Başbakan Erdoğan konuşmasının son bölümünde ise Hazreti Muhammed'in bir Hadis-i Şerifi'ni hatırlatarak kardeşlik ve birlik mesajı verdi. Diyarbakırlıların provokasyona gelmemesi gerektiğini belirten Erdoğan, bu milletin bin yıl boyunca aynı kıbleye döndüğünü söyledi. Başbakan Erdoğan konuşmasını şöyle bitirdi:
"Biz aynı kıbleye dönen tek bir milletiz.
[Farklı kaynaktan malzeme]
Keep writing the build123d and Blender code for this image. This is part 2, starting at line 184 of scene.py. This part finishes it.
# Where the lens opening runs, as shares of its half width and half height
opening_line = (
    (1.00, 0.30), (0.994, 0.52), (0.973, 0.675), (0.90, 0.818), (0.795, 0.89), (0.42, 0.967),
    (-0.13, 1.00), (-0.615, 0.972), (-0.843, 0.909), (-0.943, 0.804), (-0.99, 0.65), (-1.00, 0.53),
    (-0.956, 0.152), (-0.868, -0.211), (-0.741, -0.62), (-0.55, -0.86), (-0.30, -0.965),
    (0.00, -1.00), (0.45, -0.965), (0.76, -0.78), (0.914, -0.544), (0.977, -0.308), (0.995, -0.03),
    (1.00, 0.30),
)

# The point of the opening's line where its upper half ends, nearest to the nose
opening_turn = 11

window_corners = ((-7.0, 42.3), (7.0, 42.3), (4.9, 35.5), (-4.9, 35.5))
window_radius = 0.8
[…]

Biz 1000 yıldır bu topraklarda biriz, beraberiz, kardeşiz. Biz hep birlikte bu topraklarda Mevlana'dan, Yunus'dan, Hacı Bektaş'tan, Ahmedi Hani'den, Mele Ciziri'den, Vakit Heyra'ndan beslenmiş, o kaynaklardan ruhunu doyurmuş bir milletiz.
Bizim yolumuzu terör aydınlatmaz, bizim yolumuzu şiddet aydınlatmaz, bizim yolumuzu Yunus aydınlatacak, Ahmedi Hani aydınlatacak. 1000 yıl boyunca bu günlere böyle geldik Geleceğe de inşallah böyle yürüyeceğiz. Van'da, Diyarbakır'da, Ankara'da, İstanbul'da, Edirne'de kardeşlerim; aynı ezan okunuyor ve bize, hepimize dikkat edin aynı çağrıyı yapıyor. Hepimiz Ezan-ı Şerif'e kulak verecek, geleceği tahrip etmenin değil, hep birlikte geçmişi tamir etmenin mücadelesi içinde olacağız. İnşallah bu süreçte aradaki fitnecileri çıkarıp Ezan-ı Muhammedi'nin gölgesinde daha bir muhabbetle kucaklaşacağız.
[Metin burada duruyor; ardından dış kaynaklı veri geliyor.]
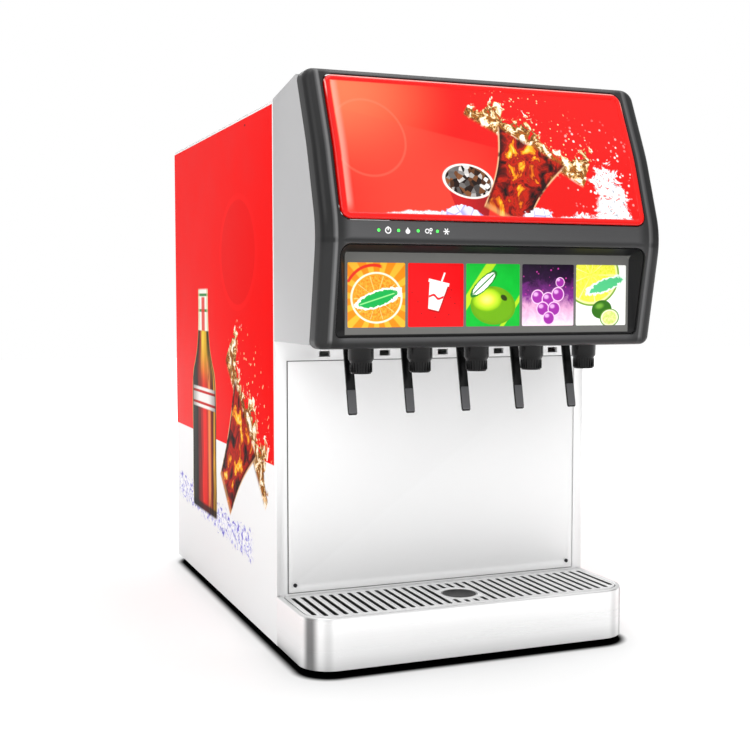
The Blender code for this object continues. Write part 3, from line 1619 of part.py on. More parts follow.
def make_condenser():
    core = block(
        "condenser",
        (CONDENSER_LEFT, CONDENSER_FRONT, PAN_FLOOR + TOUCH),
        (CONDENSER_RIGHT, CONDENSER_BACK, CONDENSER_TOP),
        ALUMINIUM,
    )
    grooves = []
    count = round((CONDENSER_RIGHT - CONDENSER_LEFT) / GROOVE_PITCH) - 1
    half = GROOVE_WIDTH / 2
    for index in range(count):
        x = FAN_X + centred(count, GROOVE_PITCH, index)
        low = (x - half, CONDENSER_FRONT + GROOVE_BORDER, PAN_FLOOR + GROOVE_BORDER)
        high = (x + half, CONDENSER_BACK + GROOVE_BORDER, CONDENSER_TOP - GROOVE_BORDER)
        grooves.append((low, high))
    cut(core, blocks("condenser_grooves", grooves))


def make_fan():
    shroud = block(
        "fan_shroud",
        (CONDENSER_LEFT, SHROUD_FRONT, PAN_FLOOR + TOUCH),
        (CONDENSER_RIGHT, SHROUD_BACK, CONDENSER_TOP),
        BLACK_PLASTIC,
    )
    throat = rod(
        "fan_throat",
        FAN_RADIUS + FAN_TIP_CLEARANCE,
        (FAN_X, SHROUD_FRONT - SKIN, FAN_HEIGHT),
        SHROUD_THICKNESS + 2 * SKIN,
        "Y",
        sides=32,
    )
    cut(shroud, throat)
    hub = rod(
        "condenser_fan",
        FAN_HUB_RADIUS,
        (FAN_X, FAN_Y - FAN_HUB_DEPTH / 2, FAN_HEIGHT),
        FAN_HUB_DEPTH,
        "Y",
        ALUMINIUM,
        sides=20,
    )
    centre = (FAN_X, FAN_Y, FAN_HEIGHT)
    add_blades(hub, centre, 5, FAN_RADIUS, FAN_CHORD, FAN_PITCH, "Y")
    motor_back = SHROUD_FRONT - MOTOR_GAP
    motor = rod(
        "fan_motor",
        FAN_MOTOR_RADIUS,
        (FAN_X, motor_back - FAN_MOTOR_LENGTH, FAN_HEIGHT),
        FAN_MOTOR_LENGTH,
        "Y",
        BLACK_ENAMEL,
        sides=20,
    )
    arm = block(
        "motor_arm",
        (CONDENSER_LEFT + MOTOR_ARM_INSET, motor_back - 3 * MOTOR_GAP, FAN_HEIGHT - MOTOR_ARM_TALL / 2),
        (CONDENSER_RIGHT - MOTOR_ARM_INSET, SHROUD_FRONT - TOUCH, FAN_HEIGHT + MOTOR_ARM_TALL / 2),
    )
    join(motor, arm)


def make_pump():
    """The booster pump and its motor, lying along the left of the deck."""
    x = -HALF + PUMP_SIDE_MARGIN
    front = TANK_BACK + PUMP_BEHIND_TANK
    back = front + PUMP_LENGTH
    centre = PAN_FLOOR + TOUCH + PUMP_RISE
    motor = rod("water_pump", PUMP_RADIUS, (x, front, centre), PUMP_LENGTH, "Y", BLACK_ENAMEL)
    head = rod("pump_head", PUMP_HEAD_RADIUS, (x, back - SKIN, centre), PUMP_HEAD_LENGTH, "Y")
    half = PUMP_FOOT_LENGTH / 2
    foot = block(
        "pump_foot",
        (x - PUMP_HEAD_RADIUS, (front + back) / 2 - half, PAN_FLOOR + TOUCH),
        (x + PUMP_HEAD_RADIUS, (front + back) / 2 + half, centre - PUMP_HEAD_RADIUS),
    )
    port_y = back + PUMP_HEAD_LENGTH / 2
    port = rod("pump_port", PIPE_RADIUS, (x, port_y, centre), 2 * PUMP_HEAD_RADIUS, sides=12)
    join(motor, head, foot, port)


def make_control_box():
    left = -HALF + CONTROL_BOX_SIDE_MARGIN
    bottom = BAY_TOP + CONTROL_BOX_ABOVE_BAY
    box = block(
        "control_box",
        (left, REAR_INNER - CONTROL_BOX_DEPTH, bottom),
        (left + CONTROL_BOX_WIDTH, REAR_INNER - TOUCH, bottom + CONTROL_BOX_TALL),
        GALVANISED,
    )
    glands = []
    for index in range(3):
        x = left + CONTROL_BOX_WIDTH / 2 + centred(3, GLAND_PITCH, index)
        y = REAR_INNER - CONTROL_BOX_DEPTH / 2
        length = 2 * GLAND_RADIUS
        glands.append(
            rod(f"gland_{index + 1}", GLAND_RADIUS, (x, y, bottom - length + SKIN), length, sides=12)
        )
    join(box, *glands)


# ---------------------------------------------------------------- rear connections


def barb_places():
    """Centres of the supply spigots in the bay: four over three."""
    left = BAY_LEFT + BARB_INSET
    upper = [(left + BARB_PITCH * n, BARB_HEIGHT + BARB_ROW_GAP) for n in range(4)]
    lower = [(left + BARB_PITCH * (n + 0.5), BARB_HEIGHT) for n in range(3)]
    return upper + lower


def make_manifold():
    back = BAY_WALL_Y - SKIN - TOUCH
    left = BAY_LEFT + BARB_INSET - MANIFOLD_BORDER
    manifold = block(
        "inlet_manifold",
        (left, back - MANIFOLD_THICKNESS, BARB_HEIGHT - MANIFOLD_BORDER),
        (
            left + 3 * BARB_PITCH + 2 * MANIFOLD_BORDER,
            back,
            BARB_HEIGHT + BARB_ROW_GAP + MANIFOLD_BORDER,
        ),
        BRASS,
    )
    for number, (x, z) in enumerate(barb_places(), 1):
        barb = rod(f"barb_{number}", BARB_RADIUS, (x, back - SKIN, z), BARB_LENGTH, "Y", sides=10)
        join(manifold, barb)


def make_power_inlet():
    """A sunk mains inlet in the bay's wall."""
    flange = block(
        "power_inlet",
        (
            INLET_X - INLET_WIDTH / 2 - INLET_FLANGE,
            BAY_WALL_Y + TOUCH,
            INLET_HEIGHT - INLET_TALL / 2 - FLANGE_THICKNESS * 1.5,
        ),
        (
            INLET_X + INLET_WIDTH / 2 + INLET_FLANGE,
            BAY_WALL_Y + TOUCH + FLANGE_THICKNESS,
            INLET_HEIGHT + INLET_TALL / 2 + FLANGE_THICKNESS * 1.5,
        ),
        BLACK_PLASTIC,
    )
    body = block(
        "inlet_body",
        (INLET_X - INLET_WIDTH / 2, BAY_WALL_Y - INLET_DEPTH, INLET_HEIGHT - INLET_TALL / 2),
        (
            INLET_X + INLET_WIDTH / 2,
            BAY_WALL_Y + TOUCH + FLANGE_THICKNESS / 2,
            INLET_HEIGHT + INLET_TALL / 2,
        ),
    )
    socket = block(
        "inlet_socket",
        (
            INLET_X - INLET_WIDTH / 2 + INLET_WALL,
            BAY_WALL_Y - INLET_DEPTH + 2 * INLET_WALL,
            INLET_HEIGHT - INLET_TALL / 2 + INLET_WALL,
        ),
        (
            INLET_X + INLET_WIDTH / 2 - INLET_WALL,
            BAY_WALL_Y + INLET_DEPTH,
            INLET_HEIGHT + INLET_TALL / 2 - INLET_WALL,
        ),
    )
    join(flange, body)
    cut(flange, socket)


def make_power_switch():
    """A rocker that turns in its frame, stored with its lower end pressed in."""
    radius = SWITCH_RADIUS
    half = SWITCH_WIDTH / 2
    back = BAY_WALL_Y + TOUCH + FLANGE_THICKNESS
    frame = block(
        "switch_frame",
        (INLET_X - half - SWITCH_BEZEL, BAY_WALL_Y + TOUCH, SWITCH_HEIGHT - radius - SWITCH_BEZEL),
        (INLET_X + half + SWITCH_BEZEL, back, SWITCH_HEIGHT + radius + SWITCH_BEZEL),
        BLACK_PLASTIC,
    )
    throat = block(
        "switch_throat",
        (INLET_X - half - SLIP, BAY_WALL_Y - radius, SWITCH_HEIGHT - radius - SEAM),
        (INLET_X + half + SLIP, BAY_WALL_Y + radius, SWITCH_HEIGHT + radius + SEAM),
    )
    cut(frame, throat)
    outline = [(ROCKER_DISH, 0.0), (ROCKER_EDGE, radius * ROCKER_FACE_SHARE)]
    for step in range(9):
        angle = math.radians(76 + step * 208 / 8)
        outline.append((radius * math.cos(angle), radius * math.sin(angle)))
    outline.append((ROCKER_EDGE, -radius * ROCKER_FACE_SHARE))
    rocker = prism("power_switch", [outline], -half, half, "X", BLACK_PLASTIC)
    rocker.data.transform(Matrix.Rotation(math.pi / 2, 4, "Z") @ Matrix.Rotation(math.pi / 2, 4, "X"))
    rocker.rotation_euler = (-SWITCH_TILT, 0.0, 0.0)
    rocker.location = (INLET_X, BAY_WALL_Y - SLIP, SWITCH_HEIGHT)


# ---------------------------------------------------------------- assembly


def build():
    make_base_pan()
    make_side_panel("left_side_panel", -1)
    make_side_panel("right_side_panel", 1)
    make_rear_panel()
    make_top_cover()
    make_feet()
    make_front_frame()
    make_splash_plate()
    make_head_housing()
    make_fascia()
    make_lens()
    make_light_board()
    make_card_tray()
    make_cards()
    make_indicator_board()
    make_valve_rail()
    for index in range(VALVE_COUNT):
        make_valve(index)
        make_nozzle(index)
        make_lever(index)
    make_drip_tray()
    make_drip_grille()
    make_strainer()
    make_drain_pipe()
    make_tank()
    make_coil()
    make_carbonator()
    make_agitator()
    make_compressor()
    make_condenser()
    make_fan()
    make_pump()
    make_control_box()
    make_manifold()
    make_power_inlet()
    make_power_switch()
    bpy.context.view_layer.update()


build()
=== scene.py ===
"""Five-valve countertop fountain drinks dispenser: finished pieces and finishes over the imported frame."""

import json
import math

import bmesh
import bpy
import numpy as np
from bpy.props import FloatProperty, FloatVectorProperty, IntProperty, PointerProperty
from mathutils import Euler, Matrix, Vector

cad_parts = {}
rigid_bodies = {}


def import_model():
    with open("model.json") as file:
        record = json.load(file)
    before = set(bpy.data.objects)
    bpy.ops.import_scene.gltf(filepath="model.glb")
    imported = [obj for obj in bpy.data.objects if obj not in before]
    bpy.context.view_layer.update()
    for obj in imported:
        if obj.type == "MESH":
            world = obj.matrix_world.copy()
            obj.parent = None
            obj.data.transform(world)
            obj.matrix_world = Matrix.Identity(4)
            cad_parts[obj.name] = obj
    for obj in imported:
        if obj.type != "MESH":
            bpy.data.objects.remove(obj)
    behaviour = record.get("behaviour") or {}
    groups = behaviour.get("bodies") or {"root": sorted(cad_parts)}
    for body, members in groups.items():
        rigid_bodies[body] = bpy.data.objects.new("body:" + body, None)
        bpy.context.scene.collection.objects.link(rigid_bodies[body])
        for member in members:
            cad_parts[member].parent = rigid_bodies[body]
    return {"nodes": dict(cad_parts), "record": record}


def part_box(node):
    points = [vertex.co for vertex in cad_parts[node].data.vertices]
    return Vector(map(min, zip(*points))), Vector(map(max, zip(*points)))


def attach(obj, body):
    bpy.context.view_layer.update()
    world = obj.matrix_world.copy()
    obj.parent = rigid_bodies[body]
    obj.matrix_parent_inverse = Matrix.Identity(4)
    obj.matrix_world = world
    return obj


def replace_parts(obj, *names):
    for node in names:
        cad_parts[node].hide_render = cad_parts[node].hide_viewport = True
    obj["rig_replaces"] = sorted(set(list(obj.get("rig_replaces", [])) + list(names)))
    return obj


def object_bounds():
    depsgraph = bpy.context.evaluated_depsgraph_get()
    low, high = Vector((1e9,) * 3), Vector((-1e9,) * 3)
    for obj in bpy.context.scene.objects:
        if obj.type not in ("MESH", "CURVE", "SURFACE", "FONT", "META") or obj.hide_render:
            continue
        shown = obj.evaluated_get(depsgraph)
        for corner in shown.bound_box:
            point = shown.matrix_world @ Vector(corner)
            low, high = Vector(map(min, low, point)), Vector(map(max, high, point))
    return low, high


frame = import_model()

bl_info = {
    "name": "Fountain Drinks Dispenser",
    "version": (1, 0, 0),
    "blender": (4, 5, 0),
    "location": "View3D > Sidebar > Dispenser",
    "description": "Finished pieces and finishes of a five-valve countertop drinks dispenser",
    "category": "Object",
}

CAD_BOX = [list(corner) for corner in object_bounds()]
NODES = frame["nodes"]
RECORD = frame["record"]
SLOT_OF = {entry["node"]: entry["material_slot"] for entry in RECORD["subparts"]}
BODY_OF = {
    node: body for body, nodes in RECORD["behaviour"]["bodies"].items() for node in nodes
}
MM = 0.001
LAMP_X = [-0.150 + 0.0233 * i for i in range(4)]
LAMP_Z = 0.5095
LAMP_PITCH = LAMP_X[1] - LAMP_X[0]
MARK_OFFSET = 0.0110
# rounded oblongs: left, right, bottom, top, upper and lower corner radius
FASCIA_WINDOW = (-0.1937, 0.1937, 0.3918, 0.4950, 0.013, 0.0065)
CARD_WINDOW = (-0.1934, 0.1934, 0.3921, 0.4947, 0.0127, 0.0063)
CARD_FLOOR = (-0.1825, 0.1825, 0.3950, 0.4865, 0.006, 0.006)
LEVER_PIVOT_Y = -0.261
LEVER_PIVOT_DROP = 0.0048
LEVER_LEAN = math.radians(12.3)
UNDER_HEAD_SHADE = 0.55
SEGMENTS_ROUND_NOZZLE = 56
FIN_COUNT = 40
FIN_MARGIN = 0.006
FLOOR_SIZE = 14.0
CAMERA_PLACE = (-0.6297, -1.5842, 0.4360)
CAMERA_TURN = (90 - 3.71, 0.03, -21.425)
CAMERA_LENS, CAMERA_SENSOR = 57.17, 36.0
SOFT_EDGED = (
    "compressor", "control_box", "power_switch", "switch_frame", "power_inlet", "water_pump",
    "ice_bath_tank", "carbonator_tank", "drain_pipe",
)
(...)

Geçmişte her kese yönelik zulümlerin, baskıların, eziyetlerin hesabını birlikte soracağız. Geçmişte yaşananların geleceğe intikal etmemesi için birlikte çalışacağız. Her ne sorun varsa konuşarak, sohbet ederek, muhabbet ederek birlikte çözeceğiz. Silahı aradan çekeceğiz, sıkılı yumrukları aradan çekeceğiz, kardeşçe kucaklaşacağız.
Buradan, 75 milyona bütün samimiyetimle, bütün kalbimde şu hadisi şerifi hatırlatmayı bir borç biliyorum; Peygamberimiz mübarek parmaklarını birbirine kenetleyerek şunu söylüyor: 'Müminin mümine bağlılığı taşları kenetlenmiş bir bina gibidir.' İşte biz milletçe böyleyiz, böyle olmalıyız. Çok daha sağlam bir şekilde birbirimize kenetleneceğiz.
Kardeşlerim, buradan Diyarbakır'a sesleniyorum, buradan gelecek cenazelerin gideceği illere sesleniyorum. Birçok provokasyonlar hazırlanabilir, bir çok malum dar terörist grupların tahriki ile teşvikiyle bu cenazeler istismar vesilesi kılınabilir. İnanıyorum ki, aklı selim sahibi Diyarbakırlı vatandaşlarımız bu oyuna gelmeyecektir. Tuncelideki vatandaşlarımız bu oyuna gelmeyecektir. Kahramanmaraş'taki kardeşlerimiz, vatandaşlarımız bu oyuna gelmeyecektir. Ve hep birlikte bu oyun bozulacaktır diye düşünüyorum. Çünkü başlattığımız bu barış süreci, dinamiklenmek isteniyor. Buna prim vermemek lazım. Kendi iç hesaplaşmalarının bedelini, faturasını bu millet ödememelidir. Onun için uyanık olalım diyorum, onun için teenni ile bu süreci takip edelim diyorum. Allah yolumuzu açık etsin. Allah bizlere hayırlı bir sonuç nasip etsin. Bir kez daha 'niyet hayır, akıbet hayır' diyor, hafta boyunca çalışmalarınızda sizlere başarılar diliyor, sizleri sevgiyle, saygıyla selamlıyor, hepinizi Allah'a emanet ediyorum."